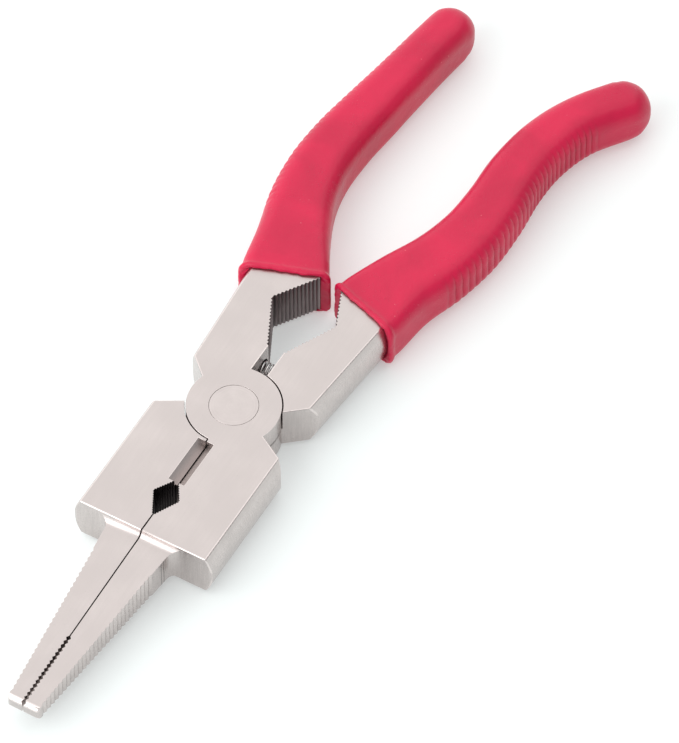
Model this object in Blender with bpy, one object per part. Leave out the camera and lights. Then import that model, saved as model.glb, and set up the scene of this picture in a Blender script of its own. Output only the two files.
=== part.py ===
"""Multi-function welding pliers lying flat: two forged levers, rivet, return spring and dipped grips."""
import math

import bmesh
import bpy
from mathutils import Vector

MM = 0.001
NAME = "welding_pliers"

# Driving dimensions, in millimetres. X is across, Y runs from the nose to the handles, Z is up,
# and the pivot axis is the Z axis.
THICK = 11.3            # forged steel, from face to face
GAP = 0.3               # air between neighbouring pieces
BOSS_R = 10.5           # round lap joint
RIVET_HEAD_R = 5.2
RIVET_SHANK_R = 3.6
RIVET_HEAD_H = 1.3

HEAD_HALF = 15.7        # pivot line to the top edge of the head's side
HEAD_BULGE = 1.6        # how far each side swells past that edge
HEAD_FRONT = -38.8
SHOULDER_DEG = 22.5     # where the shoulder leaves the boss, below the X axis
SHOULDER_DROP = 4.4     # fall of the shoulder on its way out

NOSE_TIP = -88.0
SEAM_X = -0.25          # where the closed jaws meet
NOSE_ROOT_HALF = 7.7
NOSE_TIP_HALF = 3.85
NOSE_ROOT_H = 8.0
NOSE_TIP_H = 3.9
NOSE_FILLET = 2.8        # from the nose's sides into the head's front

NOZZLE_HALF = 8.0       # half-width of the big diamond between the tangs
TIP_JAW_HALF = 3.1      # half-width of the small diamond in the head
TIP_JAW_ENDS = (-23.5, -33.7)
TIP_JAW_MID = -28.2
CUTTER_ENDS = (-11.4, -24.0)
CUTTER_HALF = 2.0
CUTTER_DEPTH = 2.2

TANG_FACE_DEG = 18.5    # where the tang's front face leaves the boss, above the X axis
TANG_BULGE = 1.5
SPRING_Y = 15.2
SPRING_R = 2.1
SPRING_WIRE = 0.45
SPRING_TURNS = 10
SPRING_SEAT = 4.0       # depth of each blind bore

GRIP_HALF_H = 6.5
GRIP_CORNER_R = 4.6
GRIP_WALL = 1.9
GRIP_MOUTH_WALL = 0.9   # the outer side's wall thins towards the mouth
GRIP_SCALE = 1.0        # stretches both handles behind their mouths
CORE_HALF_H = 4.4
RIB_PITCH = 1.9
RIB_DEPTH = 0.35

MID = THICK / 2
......
:: Aim of the exercise ::
Please give an exact restatement of only the lines from the beginning of the material above to the line with "import math", inclusive.

:: Right answer ::
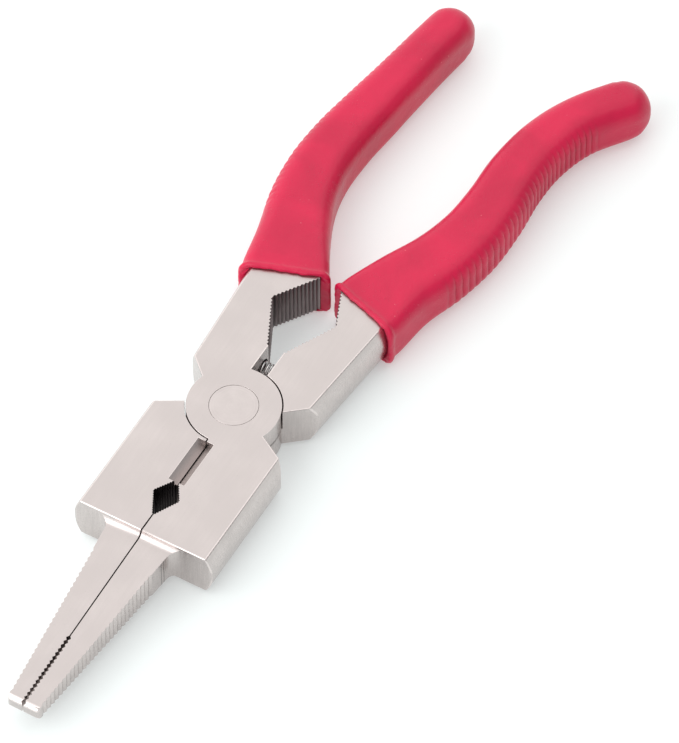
Model this object in Blender with bpy, one object per part. Leave out the camera and lights. Then import that model, saved as model.glb, and set up the scene of this picture in a Blender script of its own. Output only the two files.
=== part.py ===
"""Multi-function welding pliers lying flat: two forged levers, rivet, return spring and dipped grips."""
import math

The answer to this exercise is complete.